Por puro masoquismo la gente tiene una misteriosa tirria tan injusta como visigoda por los jerarcas de la Televisión. Cuando precisamente es el telespectador con su mando a distancia quien decide el éxito de un programa. Pero ¿por qué los ejecutivos no les regalan a los espectadores irritados mantequilla de anchoa para suavizar las sábanas?

¿Por qué nuestra televisión es la más inmunda del mundo? preguntan algunos minoritarios quisquillosos al grito de «¡mueran las caenas!» Como si la Televisión no estuviera viviendo un maravilloso idilio amoroso con los Famosos. (Por mucho menos, Dante y Beatriz pasaron a la historia). Se aman, rodeados por la flor y nata de los ceros a la izquierda. Por ello la inmensa mayoría de los que les votan silenciosamente y hora por hora no abre sus cajas destempladas. Porque comprenden que la Televisión sin los Famosos carecería de entidad filosófica, como mayo sin su abril correspondiente.

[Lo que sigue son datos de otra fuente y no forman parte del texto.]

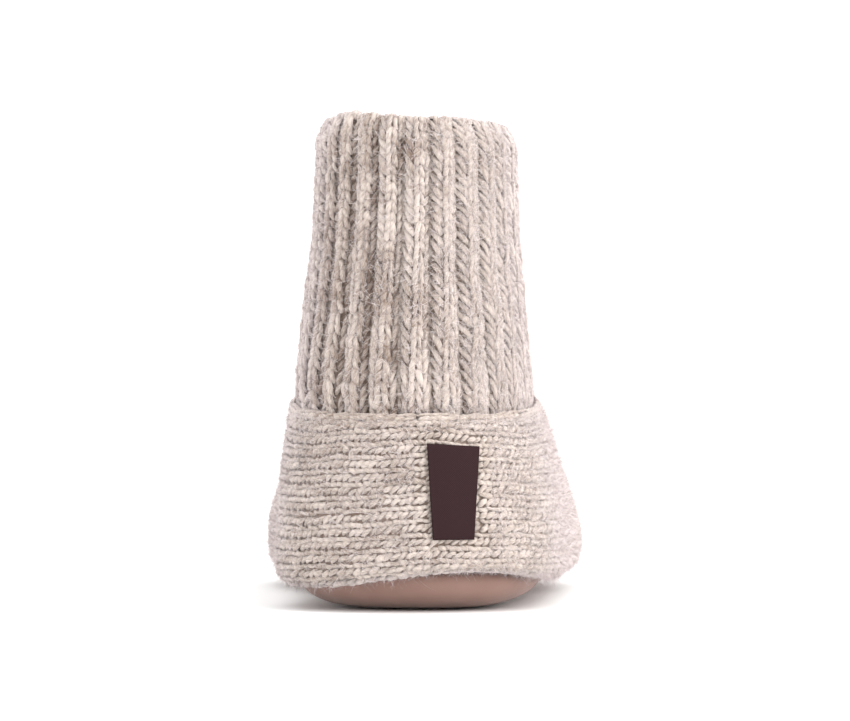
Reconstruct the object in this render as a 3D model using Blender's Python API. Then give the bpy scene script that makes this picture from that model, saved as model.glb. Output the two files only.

La originalidad más sobresaliente de los programas sentimentales patrios brota de que no tienen ninguna relación entre sí. Como el invento de las gallinas. Asombra saber que estos espacios, como la escarlatina, han sido creados sin que nadie se haya dado cuenta.

Advierto a los que se quejan de vicio que todas las comparaciones son ociosas.

¿Quién les manda salir al extranjero? ¡Mal patriotas! Lo repito: venero a nuestras televisiones cuando miro a las musarañas. Son la expresión de lo que prefiere la mayoría que tiene en sus manos cambiar de programa. Las unánimes críticas resbalan como la mona sobre la seda. Por ello seré eternamente fiel a las teles del ruedo, incluso si los finlandeses me queman la planta de los pies.